Which lines hold the word "that"? Copy each one.

● Source data
==*==

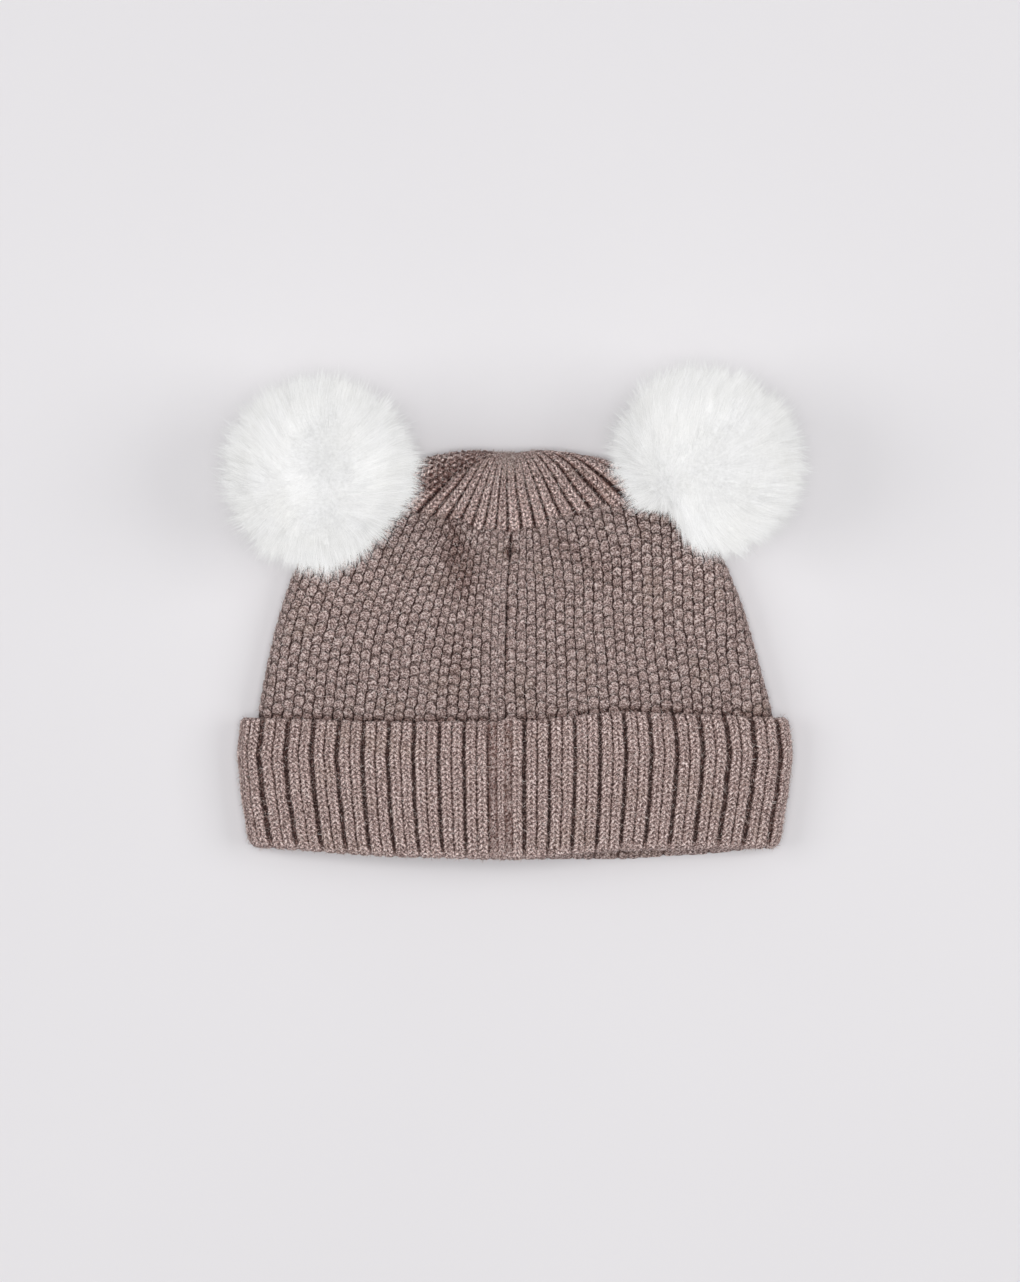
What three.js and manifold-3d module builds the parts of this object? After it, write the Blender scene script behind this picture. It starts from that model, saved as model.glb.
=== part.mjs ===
// A small child's knitted hat with two fur pompoms, lying flat with its back seam up.
// Millimetres, +Z up. +X is the right-hand side seen from above, +Y points from the open brim to
// the crown, and z = 0 is the surface that the hat lies on. The origin is the middle of its
// footprint.

import * as THREE from 'three';
import { mergeVertices } from 'three/addons/utils/BufferGeometryUtils.js';
import Module from 'manifold-3d';

// Cloth
const KNIT = 2.6; // thickness of one layer of knitting
const GAP = 0.3; // clearance between pieces that touch
const LEG_PITCH = KNIT + GAP; // from one leg of the folded cuff to the other

// Crown, seen from above. A wale is one column of stitches, from the brim to the gathering point.
const GATHER = { x: -1.8, y: 60.4 }; // all wales end here
const CROWN_BRIM_Y = -44.2; // lower edge, hidden in the cuff
const WALES = {
  left: { foot: -94.4, lean: -84.6, bend: 24.6, reach: 67.4 }, // the fold on the left side
  seam: { foot: -3.6, lean: -3.2, bend: -9.0, reach: 35.0 }, // the seam up the back
  right: { foot: 95.3, lean: 78.9, bend: 24.3, reach: 71.5 }, // the fold on the right side
};
const PUCKER = { depth: 1.6, width: 8, length: 11 }; // the gathering point is drawn in a little

// Crown, seen from the side: rows across the hat, from the brim upwards
const CROWN_ROWS = [
  { y: -46, lift: LEG_PITCH, fold: 4.6, rise: 12.0 }, // lift: height of the underside
  { y: -29, lift: LEG_PITCH, fold: 4.6, rise: 12.0 }, // fold: radius of the side folds
  { y: -15, lift: 0, fold: 5.8, rise: 10.4 }, // rise: how far the middle arches above the folds
  { y: 5, lift: 0, fold: 6.0, rise: 8.0 },
  { y: 35, lift: 0, fold: 6.0, rise: 4.4 },
  { y: 61, lift: 0, fold: 6.0, rise: 0.6 },
];
const ARCH_HALF_WIDTH = 93; // the arch runs out to nothing here
const ARCH_POWER = 1.3;

// Dents (+) and ridges (-) in the upper side. angle is the direction of the long way, from +X.
const CREASES = [
  { x: -20.5, y: 21.0, length: 17, width: 5.5, angle: 103, depth: 3.0 }, // left of the seam
  { x: -26.0, y: 48.0, length: 13, width: 3.2, angle: 42, depth: 2.6 }, // edge of the gathers
  { x: 27.0, y: 19.5, length: 20, width: 5.0, angle: -28, depth: 1.4 }, // across the right half
  { x: -20.0, y: -18.0, length: 16, width: 7.0, angle: 90, depth: 1.1 }, // down to the cuff
  { x: -6.0, y: 1.0, length: 17, width: 2.6, angle: 90, depth: -1.0 }, // ridge of the seam
  { x: 29.0, y: 48.0, length: 14, width: 4.0, angle: -35, depth: 1.6 }, // by the right pompom
];

// Cuff: two legs of ribbing, one inside the other, joined by the fold at the bottom
const CUFF_FOLD = 7.5; // radius of its side folds
const CUFF_RISE = 12.0; // how far its middle arches above them
const CUFF_INNER_TOP_Y = CROWN_BRIM_Y - GAP;
const CUFF_SIDES = [
  { y: -34, left: -98.6, right: 97.6 },
  { y: -40, left: -99.7, right: 99.6 },
  { y: -50, left: -100.7, right: 100.8 },
  { y: -63, left: -99.6, right: 99.3 },
  { y: -78, left: -97.4, right: 97.0 },
  { y: -89, left: -94.4, right: 94.6 },
];
const CUFF_EDGES = [
  { x: -100, top: -37.2, upper: -84.2, under: -84.2 }, // top: the turned-up edge
  { x: -42, top: -38.4, upper: -87.2, under: -87.2 }, // upper, under: the fold at the bottom
  { x: 0, top: -38.2, upper: -88.0, under: -88.9 },
  { x: 40, top: -34.8, upper: -84.9, under: -88.8 },
  { x: 70, top: -36.0, upper: -84.6, under: -87.2 },
  { x: 100, top: -37.2, upper: -84.4, under: -84.4 },
];
const LEG_SIDE_GAP = 2.4; // the inner leg is this much narrower than the outer one at its top
const LIP = KNIT / 3; // rounding of the turned-up edge

// Pompoms
const POMPOMS = [
  { name: 'pompom_left', x: -69.0, y: 50.6, z: 33.0, width: 70.0, depth: 70.0, height: 70.0 },
  { name: 'pompom_right', x: 68.3, y: 54.4, z: 33.0, width: 71.4, depth: 68.8, height: 69.0 },
];

// How finely the surfaces are divided
const UPPER_STEPS = 24; // across the upper side
const UNDER_STEPS = 14; // across the underside
const FOLD_STEPS = 8; // around each side fold
const CROWN_STEPS = 24; // from the brim to the gathering point
const CROWN_CROWDING = 1.35; // how much these steps close up towards the gathering point
const OUTLINE_STEPS = 160; // along each side of the crown's outline
const LEG_STEPS = 4; // up each leg of the cuff
const BOTTOM_FOLD_TURNS = [45, 90, 135]; // around the fold between the legs
const POMPOM_STEPS = { around: 32, down: 20 };
const SAME_POINT = 1e-4; // points closer than this are merged

const knitMaterial = new THREE.MeshStandardMaterial({ color: 0x8b7975, roughness: 0.95, metalness: 0 });
const ribMaterial = new THREE.MeshStandardMaterial({ color: 0x897976, roughness: 0.95, metalness: 0 });
const furMaterial = new THREE.MeshStandardMaterial({ color: 0xe9e9e6, roughness: 0.9, metalness: 0 });

const { lerp, clamp, degToRad } = THREE.MathUtils;

// One column of a table at a place along its first column, eased between the rows.
function lookUp(rows, key, column, place) {
  const ascending = [...rows].sort((a, b) => a[key] - b[key]);
  const last = ascending.length - 1;
  if (place <= ascending[0][key]) return ascending[0][column];
  if (place >= ascending[last][key]) return ascending[last][column];
  const next = ascending.findIndex((row) => row[key] > place);
  const low = ascending[next - 1];
  const high = ascending[next];
  const share = THREE.MathUtils.smoothstep(place, low[key], high[key]);
  return lerp(low[column], high[column], lerp(share, (place - low[key]) / (high[key] - low[key]), 0.5));
}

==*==

● Solved problem
What three.js and manifold-3d module builds the parts of this object? After it, write the Blender scene script behind this picture. It starts from that model, saved as model.glb.
// the crown, and z = 0 is the surface that the hat lies on. The origin is the middle of its
const GAP = 0.3; // clearance between pieces that touch